→ Set task: Locate all lines with the word "scene" and copy them out.

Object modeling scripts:

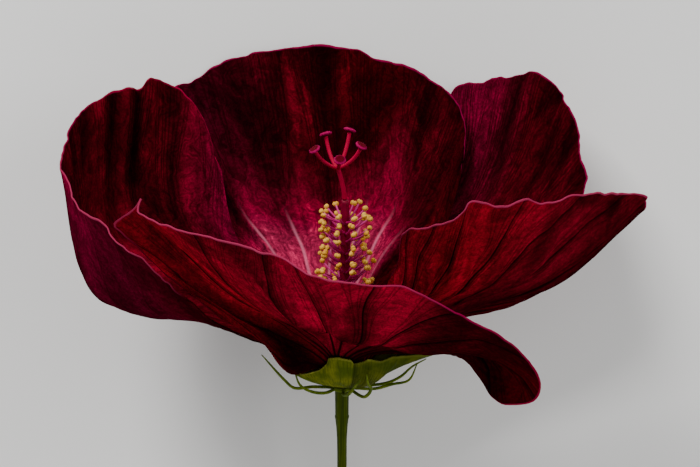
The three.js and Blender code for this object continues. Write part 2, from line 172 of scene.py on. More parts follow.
class Shape:
    """Points, faces and numbers on the points, gathered for one mesh."""

    def __init__(self):
        self.points, self.faces, self.materials, self.values = [], [], [], {}

    def add(self, points, faces, material=0, **values):
        """Adds a shape. The material is one slot or one for each face; values are point numbers."""
        start = sum(len(p) for p in self.points)
        self.points.append(np.asarray(points, float).reshape(-1, 3))
        self.faces += [[start + int(v) for v in face] for face in faces]
        self.materials += list(np.broadcast_to(material, len(faces)))
        for name, numbers in values.items():
            numbers = np.broadcast_to(numbers, (len(self.points[-1]), *np.shape(numbers)[1:]))
            self.values.setdefault(name, []).append(numbers)

    def build(self, name, materials, slot, nodes=()):
        """Makes the piece, which rides on the body and stands for the CAD nodes."""
        mesh = bpy.data.meshes.new(name)
        mesh.from_pydata(place_in_row(np.concatenate(self.points)).tolist(), [], self.faces)
        for material in materials:
            mesh.materials.append(material)
        mesh.polygons.foreach_set("material_index", np.array(self.materials, np.int32))
        mesh.polygons.foreach_set("use_smooth", np.ones(len(self.faces), bool))
        for key, numbers in self.values.items():
            numbers = np.concatenate(numbers).astype(np.float32)
            kind, field = ("FLOAT", "value") if numbers.ndim == 1 else ("FLOAT_VECTOR", "vector")
            mesh.attributes.new(key, kind, "POINT").data.foreach_set(field, numbers.ravel())
        mesh.update()
        piece = add_object(name, mesh)
        if nodes:
            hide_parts(*nodes)
        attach(piece, "root")
        return piece


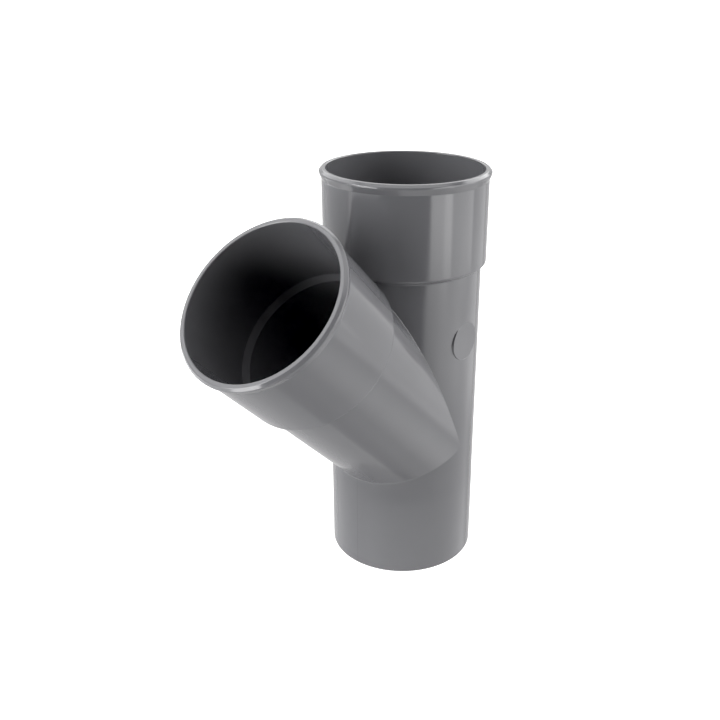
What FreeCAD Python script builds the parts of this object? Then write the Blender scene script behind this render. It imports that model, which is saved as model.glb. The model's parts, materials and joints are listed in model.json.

→ Finished task:
The three.js and Blender code for this object continues. Write part 2, from line 172 of scene.py on. More parts follow.
What FreeCAD Python script builds the parts of this object? Then write the Blender scene script behind this render. It imports that model, which is saved as model.glb. The model's parts, materials and joints are listed in model.json.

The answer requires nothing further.